In the second campaign of the Afghan War, Woodthorpe continued as Superintendent of Surveying with the Kuram Force and rejoined Roberts at Kabul on 4 November 1879. He took part in the operations around the city in December and joined the Field Engineers’ Department in order to assist in the preparations for the defence of the Sherpur Cantonment, for which service he received a mention in Roberts’ despatch:

‘Captain T. Holditch, R.E., Major R. G. Woodthorpe, R.E. and Captain E. Martin, all of the survey Department, having expressed a wish that their services might be utilized, I placed them at the disposal of Colonel Perkins, C.B., commanding the Royal Engineers, who testifies to the great assistance they afforded him’.
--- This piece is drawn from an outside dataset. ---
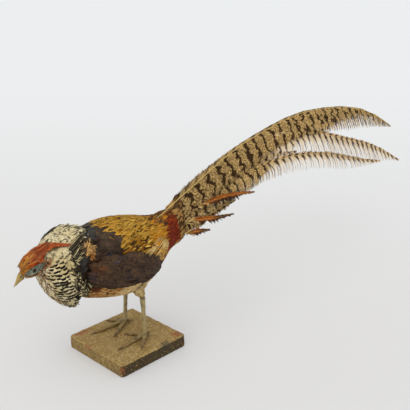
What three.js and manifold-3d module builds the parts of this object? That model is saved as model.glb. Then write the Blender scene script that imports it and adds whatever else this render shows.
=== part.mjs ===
// A mounted cock pheasant, a cross of the golden and the Lady Amherst's, on its square board.
// Millimetres, +Z up. The origin is the middle of the board's underside. The bird faces -X, its left side is -Y.
import * as THREE from "three";
import { mergeVertices } from "three/addons/utils/BufferGeometryUtils.js";
import Module from "manifold-3d";

const wasm = await Module();
wasm.setup();

// ---------- driving dimensions ----------
const gap = 0.3; // left between neighbours that touch
const ringPoints = 20; // points round a body section
const board = { side: 145, thick: 23, cornerRadius: 4, bevel: 1.6 };
const vane = { thick: 0.9, pitch: 1.3 }; // a long feather, and the step to the next one that nests in it

// Each row of a body outline: place along its axis, height above it, depth below it, half width.
const trunkRows = [
  [-126, 224, 170, 24],
  [-116, 237, 152, 38],
  [-98, 244.5, 134, 48],
  [-70, 248.5, 124, 52],
  [-40, 251.5, 115, 53],
  [-10, 249, 109, 52],
  [20, 243, 110, 48],
  [45, 236, 119, 41],
  [70, 229.5, 138, 32],
  [95.7, 231, 157, 22],
];
const tailRootRows = [
  [96, 231, 157, 22, 0],
  [108, 240, 161, 21, 0.45],
  [126, 257, 167, 22, 0.95],
];
const ruffRows = [
  [-4, 20, 18, 16.5],
  [6, 26.5, 28, 23],
  [18, 35.5, 44, 33],
  [34, 47.5, 60, 44],
  [50, 57, 70, 53],
  [66, 59, 73, 58],
];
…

Woodthorpe afterwards accompanied Roberts into the Logar Valley, and Major-General Sir J. Ross’s Ghazni Field Force which defeated the Afghans at the action of Shekabad. For services in the Afghan War, Woodthorpe was mentioned three times in despatches, and several times in reports, and received the Brevets of Major and Lieutenant-Colonel.

In 1884-85 he accompanied the Akah Expedition and received another mention in despatches. He went with the mission to Chitral and the Pamirs under General Lockhart, for which he received the thanks of the Government of India and the Secretary of State. He was awarded a C.B. for services in Burma 1886-87, and afterwards served in Intelligence at Simla, 1889-92. For the next three years he was in charge of the Boundary Surveys between Burma and Siam. Colonel Woodthorpe, who read various papers before the Royal Geographical Society, the Anthropological Society and the Society of Arts died at Calcutta on 26 May 1898.

Refs: Who Was Who; Roberts In India, The Military Papers of Field Marshal Lord Roberts, 1876-1893; The Second Afghan War (Hanna); The Afghan Campaign of 1878-1880 (Shadbolt).